* **WHAT YOU HAVE TO DO**
Below this line is a set of entries; quote exactly the lines from the line that contains "1075 of scene.py on. This part finishes it." to the line that contains "removes the cutter.", both lines included.

- - -

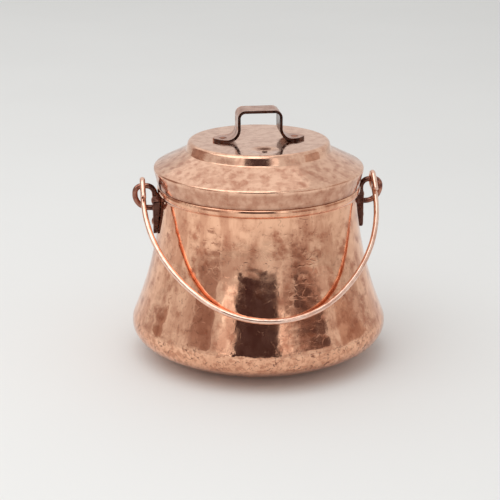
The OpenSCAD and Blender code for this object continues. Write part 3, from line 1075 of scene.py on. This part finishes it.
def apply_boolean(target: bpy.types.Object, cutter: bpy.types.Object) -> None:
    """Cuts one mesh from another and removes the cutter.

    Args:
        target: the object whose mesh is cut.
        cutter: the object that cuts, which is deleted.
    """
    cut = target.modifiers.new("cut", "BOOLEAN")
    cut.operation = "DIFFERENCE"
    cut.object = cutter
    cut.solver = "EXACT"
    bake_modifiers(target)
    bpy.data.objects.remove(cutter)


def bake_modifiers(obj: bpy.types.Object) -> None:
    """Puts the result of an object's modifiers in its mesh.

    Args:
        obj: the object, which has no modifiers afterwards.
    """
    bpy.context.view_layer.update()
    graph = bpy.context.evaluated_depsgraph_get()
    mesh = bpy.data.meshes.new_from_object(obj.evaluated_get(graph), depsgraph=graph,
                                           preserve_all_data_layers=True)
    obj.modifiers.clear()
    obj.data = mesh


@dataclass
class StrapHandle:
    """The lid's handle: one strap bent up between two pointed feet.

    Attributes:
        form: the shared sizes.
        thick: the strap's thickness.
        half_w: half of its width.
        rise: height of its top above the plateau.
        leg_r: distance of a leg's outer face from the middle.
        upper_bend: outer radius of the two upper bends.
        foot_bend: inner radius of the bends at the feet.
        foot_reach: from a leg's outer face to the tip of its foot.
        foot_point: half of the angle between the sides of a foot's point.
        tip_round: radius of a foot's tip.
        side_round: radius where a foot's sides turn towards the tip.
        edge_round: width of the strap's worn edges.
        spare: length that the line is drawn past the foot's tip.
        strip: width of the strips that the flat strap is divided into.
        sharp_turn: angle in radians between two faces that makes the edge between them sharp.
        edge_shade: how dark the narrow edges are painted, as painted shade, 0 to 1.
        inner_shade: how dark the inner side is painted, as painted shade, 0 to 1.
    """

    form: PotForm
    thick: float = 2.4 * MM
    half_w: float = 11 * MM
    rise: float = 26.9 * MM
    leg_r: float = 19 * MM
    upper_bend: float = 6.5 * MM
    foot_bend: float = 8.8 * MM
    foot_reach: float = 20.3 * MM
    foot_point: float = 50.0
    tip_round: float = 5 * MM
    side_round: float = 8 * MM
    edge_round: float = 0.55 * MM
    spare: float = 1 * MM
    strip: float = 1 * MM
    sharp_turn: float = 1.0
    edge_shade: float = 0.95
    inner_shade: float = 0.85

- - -

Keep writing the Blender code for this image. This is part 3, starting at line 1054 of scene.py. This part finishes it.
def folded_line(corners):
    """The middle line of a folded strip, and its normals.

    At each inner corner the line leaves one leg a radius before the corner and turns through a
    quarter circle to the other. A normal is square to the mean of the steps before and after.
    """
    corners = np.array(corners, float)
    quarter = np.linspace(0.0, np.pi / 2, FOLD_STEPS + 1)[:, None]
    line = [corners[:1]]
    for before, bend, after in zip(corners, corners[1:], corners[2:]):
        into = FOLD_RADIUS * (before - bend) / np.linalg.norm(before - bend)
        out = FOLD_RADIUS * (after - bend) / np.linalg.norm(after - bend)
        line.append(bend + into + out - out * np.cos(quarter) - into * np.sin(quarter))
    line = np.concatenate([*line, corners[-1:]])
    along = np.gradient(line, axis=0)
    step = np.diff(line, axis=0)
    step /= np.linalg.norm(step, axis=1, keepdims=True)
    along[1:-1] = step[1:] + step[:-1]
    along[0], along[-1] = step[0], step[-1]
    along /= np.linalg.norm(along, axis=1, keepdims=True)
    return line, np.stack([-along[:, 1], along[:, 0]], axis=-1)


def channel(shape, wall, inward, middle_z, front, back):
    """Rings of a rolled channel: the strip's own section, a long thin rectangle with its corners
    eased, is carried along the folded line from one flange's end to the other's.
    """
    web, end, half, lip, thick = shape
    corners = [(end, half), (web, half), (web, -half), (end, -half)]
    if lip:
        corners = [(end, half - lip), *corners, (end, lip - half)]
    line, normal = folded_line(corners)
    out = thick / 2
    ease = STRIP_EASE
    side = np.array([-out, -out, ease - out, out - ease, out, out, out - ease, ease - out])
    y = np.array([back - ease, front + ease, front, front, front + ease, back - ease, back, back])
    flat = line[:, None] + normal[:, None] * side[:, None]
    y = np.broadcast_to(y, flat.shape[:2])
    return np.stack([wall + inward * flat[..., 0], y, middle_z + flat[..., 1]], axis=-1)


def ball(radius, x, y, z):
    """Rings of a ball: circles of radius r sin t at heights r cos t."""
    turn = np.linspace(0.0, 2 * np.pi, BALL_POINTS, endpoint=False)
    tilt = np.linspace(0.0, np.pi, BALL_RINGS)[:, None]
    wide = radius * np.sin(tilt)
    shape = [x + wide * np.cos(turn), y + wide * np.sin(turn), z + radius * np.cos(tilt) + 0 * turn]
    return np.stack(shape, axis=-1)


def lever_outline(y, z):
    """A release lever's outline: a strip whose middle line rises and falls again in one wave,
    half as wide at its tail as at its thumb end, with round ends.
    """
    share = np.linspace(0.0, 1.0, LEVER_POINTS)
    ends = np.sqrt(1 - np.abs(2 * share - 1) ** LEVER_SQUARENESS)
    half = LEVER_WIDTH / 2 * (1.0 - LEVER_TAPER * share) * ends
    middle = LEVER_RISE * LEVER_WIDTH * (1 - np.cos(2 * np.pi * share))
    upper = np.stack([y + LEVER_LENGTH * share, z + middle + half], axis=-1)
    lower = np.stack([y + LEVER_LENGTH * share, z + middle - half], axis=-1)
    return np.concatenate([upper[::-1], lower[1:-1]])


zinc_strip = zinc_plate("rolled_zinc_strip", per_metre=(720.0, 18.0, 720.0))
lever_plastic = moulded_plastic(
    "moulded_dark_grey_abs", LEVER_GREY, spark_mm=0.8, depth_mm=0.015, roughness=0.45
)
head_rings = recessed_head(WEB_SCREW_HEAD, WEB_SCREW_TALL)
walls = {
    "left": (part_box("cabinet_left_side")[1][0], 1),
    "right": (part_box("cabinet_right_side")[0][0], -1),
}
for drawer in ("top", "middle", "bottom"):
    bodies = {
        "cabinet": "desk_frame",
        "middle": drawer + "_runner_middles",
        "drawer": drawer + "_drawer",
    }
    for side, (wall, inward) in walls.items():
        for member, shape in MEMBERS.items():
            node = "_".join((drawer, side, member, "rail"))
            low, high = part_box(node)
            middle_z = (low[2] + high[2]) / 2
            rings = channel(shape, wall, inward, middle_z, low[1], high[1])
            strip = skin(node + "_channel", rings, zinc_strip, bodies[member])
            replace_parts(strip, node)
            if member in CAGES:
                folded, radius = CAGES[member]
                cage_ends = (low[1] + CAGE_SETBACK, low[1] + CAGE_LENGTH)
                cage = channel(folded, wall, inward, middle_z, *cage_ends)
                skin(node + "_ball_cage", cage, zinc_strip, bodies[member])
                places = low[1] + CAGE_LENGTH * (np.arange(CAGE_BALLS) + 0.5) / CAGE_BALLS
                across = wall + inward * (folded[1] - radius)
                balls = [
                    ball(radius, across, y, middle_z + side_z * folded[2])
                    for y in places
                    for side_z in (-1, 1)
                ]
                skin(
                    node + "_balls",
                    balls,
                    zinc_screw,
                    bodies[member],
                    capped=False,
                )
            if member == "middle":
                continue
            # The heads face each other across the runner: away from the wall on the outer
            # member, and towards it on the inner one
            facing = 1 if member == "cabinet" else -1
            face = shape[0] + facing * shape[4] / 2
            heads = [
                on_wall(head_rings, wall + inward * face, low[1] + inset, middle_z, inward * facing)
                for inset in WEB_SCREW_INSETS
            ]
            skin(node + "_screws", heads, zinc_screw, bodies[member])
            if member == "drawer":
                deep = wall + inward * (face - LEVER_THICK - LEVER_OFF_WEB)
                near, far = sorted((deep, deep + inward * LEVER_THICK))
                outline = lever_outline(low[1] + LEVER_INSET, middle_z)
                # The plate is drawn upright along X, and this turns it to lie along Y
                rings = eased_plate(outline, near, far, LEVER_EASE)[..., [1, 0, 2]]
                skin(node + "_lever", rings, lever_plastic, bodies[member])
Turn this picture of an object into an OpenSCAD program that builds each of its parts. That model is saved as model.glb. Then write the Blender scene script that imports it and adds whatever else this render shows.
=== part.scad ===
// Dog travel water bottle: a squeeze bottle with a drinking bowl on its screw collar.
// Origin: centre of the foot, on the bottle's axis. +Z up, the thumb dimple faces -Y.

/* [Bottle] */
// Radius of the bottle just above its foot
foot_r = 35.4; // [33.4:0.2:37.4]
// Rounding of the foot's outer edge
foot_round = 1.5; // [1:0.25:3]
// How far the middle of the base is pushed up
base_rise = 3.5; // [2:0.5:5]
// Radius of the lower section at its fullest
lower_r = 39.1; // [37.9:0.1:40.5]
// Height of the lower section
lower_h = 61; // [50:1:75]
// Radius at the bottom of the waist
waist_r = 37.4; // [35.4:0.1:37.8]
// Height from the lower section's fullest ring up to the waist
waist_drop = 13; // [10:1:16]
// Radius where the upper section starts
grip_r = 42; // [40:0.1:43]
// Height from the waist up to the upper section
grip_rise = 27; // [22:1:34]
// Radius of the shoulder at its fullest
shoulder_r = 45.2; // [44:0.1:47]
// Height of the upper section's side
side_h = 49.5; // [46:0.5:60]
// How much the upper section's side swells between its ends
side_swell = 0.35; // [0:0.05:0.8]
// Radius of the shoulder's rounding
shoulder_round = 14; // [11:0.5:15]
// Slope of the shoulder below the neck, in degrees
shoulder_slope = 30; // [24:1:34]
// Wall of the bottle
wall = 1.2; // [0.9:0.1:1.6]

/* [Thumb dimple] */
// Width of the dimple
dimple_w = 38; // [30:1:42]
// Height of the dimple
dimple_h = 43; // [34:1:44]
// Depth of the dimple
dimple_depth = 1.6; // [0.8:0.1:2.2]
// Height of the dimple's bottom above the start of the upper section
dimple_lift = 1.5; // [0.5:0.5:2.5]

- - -

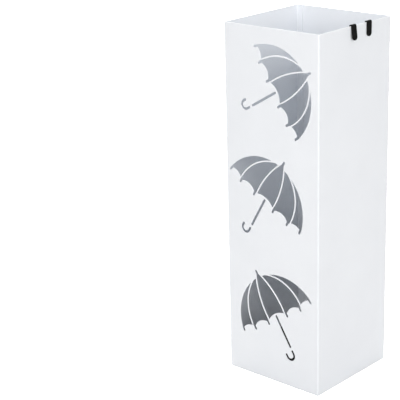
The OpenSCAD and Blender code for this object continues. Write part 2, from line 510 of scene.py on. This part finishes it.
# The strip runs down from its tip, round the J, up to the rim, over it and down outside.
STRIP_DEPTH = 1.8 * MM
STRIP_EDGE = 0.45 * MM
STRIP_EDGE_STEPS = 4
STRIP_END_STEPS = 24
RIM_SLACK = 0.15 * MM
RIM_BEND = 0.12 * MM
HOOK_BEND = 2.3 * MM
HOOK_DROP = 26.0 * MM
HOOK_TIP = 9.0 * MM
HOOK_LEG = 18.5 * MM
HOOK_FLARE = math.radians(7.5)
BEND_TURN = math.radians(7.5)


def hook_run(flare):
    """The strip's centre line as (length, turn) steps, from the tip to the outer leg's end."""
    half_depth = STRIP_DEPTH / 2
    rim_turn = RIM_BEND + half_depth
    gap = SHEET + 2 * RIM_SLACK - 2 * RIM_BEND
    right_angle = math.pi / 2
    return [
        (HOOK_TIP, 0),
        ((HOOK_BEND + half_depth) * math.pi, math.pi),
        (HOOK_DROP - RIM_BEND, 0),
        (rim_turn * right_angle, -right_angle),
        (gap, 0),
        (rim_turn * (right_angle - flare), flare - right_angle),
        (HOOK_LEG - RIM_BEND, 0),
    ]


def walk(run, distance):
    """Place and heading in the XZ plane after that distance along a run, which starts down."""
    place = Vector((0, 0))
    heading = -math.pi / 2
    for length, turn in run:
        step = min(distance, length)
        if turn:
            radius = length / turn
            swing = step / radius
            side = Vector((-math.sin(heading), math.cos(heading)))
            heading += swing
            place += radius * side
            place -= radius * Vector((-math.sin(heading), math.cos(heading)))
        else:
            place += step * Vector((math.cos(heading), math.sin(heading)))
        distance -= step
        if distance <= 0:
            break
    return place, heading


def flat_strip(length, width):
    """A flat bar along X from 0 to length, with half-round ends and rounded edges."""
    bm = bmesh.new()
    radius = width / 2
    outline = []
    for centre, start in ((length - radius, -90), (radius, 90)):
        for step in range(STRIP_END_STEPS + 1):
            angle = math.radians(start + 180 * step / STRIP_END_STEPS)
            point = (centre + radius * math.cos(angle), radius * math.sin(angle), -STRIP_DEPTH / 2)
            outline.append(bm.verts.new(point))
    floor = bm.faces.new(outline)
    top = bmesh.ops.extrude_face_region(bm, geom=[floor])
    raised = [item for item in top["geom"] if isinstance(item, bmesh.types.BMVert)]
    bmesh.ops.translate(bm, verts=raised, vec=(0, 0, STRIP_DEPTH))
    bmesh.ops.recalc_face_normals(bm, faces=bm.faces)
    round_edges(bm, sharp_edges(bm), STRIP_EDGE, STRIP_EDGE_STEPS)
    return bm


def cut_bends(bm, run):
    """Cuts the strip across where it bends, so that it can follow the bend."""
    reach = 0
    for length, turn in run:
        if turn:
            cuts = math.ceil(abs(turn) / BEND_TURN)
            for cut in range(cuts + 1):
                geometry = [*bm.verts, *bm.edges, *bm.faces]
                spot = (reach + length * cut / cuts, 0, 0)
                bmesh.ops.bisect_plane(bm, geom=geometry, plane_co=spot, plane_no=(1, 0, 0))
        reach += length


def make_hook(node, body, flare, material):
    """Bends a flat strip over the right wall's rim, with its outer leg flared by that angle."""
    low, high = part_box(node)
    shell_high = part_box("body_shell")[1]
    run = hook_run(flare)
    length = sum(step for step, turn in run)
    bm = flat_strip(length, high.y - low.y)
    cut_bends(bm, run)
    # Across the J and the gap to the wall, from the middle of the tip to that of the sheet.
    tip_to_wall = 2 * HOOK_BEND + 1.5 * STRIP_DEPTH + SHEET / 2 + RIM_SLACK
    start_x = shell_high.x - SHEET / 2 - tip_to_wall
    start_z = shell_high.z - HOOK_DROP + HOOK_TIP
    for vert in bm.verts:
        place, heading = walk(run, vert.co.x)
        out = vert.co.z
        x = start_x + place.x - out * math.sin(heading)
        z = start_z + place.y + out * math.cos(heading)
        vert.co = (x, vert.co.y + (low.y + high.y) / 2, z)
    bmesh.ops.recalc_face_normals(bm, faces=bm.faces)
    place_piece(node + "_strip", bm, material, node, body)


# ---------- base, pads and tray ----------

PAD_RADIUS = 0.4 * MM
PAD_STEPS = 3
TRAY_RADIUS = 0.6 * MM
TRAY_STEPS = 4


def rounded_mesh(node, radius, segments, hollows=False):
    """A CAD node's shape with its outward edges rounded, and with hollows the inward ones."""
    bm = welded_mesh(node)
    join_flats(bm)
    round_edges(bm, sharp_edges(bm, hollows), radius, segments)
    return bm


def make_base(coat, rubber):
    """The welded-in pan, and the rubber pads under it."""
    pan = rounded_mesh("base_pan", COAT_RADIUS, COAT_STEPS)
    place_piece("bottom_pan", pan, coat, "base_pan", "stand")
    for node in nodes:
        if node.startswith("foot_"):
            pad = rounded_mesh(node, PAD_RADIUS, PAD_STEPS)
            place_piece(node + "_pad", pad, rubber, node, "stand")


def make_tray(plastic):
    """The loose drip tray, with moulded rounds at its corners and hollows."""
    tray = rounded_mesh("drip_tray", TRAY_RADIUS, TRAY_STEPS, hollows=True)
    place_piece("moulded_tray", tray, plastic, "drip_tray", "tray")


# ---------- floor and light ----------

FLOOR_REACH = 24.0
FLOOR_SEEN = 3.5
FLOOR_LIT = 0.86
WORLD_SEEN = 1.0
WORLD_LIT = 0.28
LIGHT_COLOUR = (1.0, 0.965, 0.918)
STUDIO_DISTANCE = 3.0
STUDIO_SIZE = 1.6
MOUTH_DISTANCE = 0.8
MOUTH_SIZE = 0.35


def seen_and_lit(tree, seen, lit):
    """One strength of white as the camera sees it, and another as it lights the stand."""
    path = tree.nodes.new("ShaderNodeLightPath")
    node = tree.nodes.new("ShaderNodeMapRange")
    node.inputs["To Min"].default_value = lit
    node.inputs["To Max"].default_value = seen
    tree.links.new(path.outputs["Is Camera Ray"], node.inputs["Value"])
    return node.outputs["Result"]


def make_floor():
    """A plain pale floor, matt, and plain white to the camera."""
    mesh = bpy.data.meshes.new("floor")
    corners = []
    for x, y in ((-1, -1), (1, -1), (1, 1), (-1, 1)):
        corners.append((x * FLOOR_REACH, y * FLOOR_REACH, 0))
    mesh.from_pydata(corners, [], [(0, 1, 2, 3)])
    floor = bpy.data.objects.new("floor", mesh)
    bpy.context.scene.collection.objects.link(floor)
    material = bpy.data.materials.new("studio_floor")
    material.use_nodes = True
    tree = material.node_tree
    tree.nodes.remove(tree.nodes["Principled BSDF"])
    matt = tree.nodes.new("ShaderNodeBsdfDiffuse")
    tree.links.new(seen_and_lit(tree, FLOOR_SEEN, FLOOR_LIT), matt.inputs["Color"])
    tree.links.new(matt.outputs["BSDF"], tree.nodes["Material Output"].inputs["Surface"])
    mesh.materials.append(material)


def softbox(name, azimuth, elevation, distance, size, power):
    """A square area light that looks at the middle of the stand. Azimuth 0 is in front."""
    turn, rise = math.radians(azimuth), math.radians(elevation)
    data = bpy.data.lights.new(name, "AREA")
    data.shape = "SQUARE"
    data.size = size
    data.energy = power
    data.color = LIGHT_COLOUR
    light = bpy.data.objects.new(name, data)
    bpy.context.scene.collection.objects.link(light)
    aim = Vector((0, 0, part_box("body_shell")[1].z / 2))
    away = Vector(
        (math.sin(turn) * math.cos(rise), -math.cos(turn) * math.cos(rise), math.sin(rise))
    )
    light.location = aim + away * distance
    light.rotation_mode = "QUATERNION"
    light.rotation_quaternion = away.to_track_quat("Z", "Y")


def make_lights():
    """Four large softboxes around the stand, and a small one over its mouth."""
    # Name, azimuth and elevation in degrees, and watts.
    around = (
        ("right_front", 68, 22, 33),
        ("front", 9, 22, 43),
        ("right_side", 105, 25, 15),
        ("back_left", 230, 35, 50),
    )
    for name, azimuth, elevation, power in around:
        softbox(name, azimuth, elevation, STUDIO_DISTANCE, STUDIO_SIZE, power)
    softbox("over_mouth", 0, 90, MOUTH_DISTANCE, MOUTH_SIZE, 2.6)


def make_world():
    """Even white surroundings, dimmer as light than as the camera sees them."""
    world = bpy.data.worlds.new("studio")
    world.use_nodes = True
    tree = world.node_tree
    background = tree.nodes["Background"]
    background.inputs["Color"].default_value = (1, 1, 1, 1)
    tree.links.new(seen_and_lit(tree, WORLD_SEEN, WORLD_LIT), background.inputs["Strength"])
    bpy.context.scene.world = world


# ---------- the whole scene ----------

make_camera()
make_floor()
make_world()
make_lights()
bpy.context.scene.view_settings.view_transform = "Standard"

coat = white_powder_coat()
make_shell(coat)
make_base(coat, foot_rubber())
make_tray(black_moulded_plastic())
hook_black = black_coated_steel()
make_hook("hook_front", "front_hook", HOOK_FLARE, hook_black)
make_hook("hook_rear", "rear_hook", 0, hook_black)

- - -

* **WORKED ANSWER**
The OpenSCAD and Blender code for this object continues. Write part 3, from line 1075 of scene.py on. This part finishes it.
def apply_boolean(target: bpy.types.Object, cutter: bpy.types.Object) -> None:
    """Cuts one mesh from another and removes the cutter.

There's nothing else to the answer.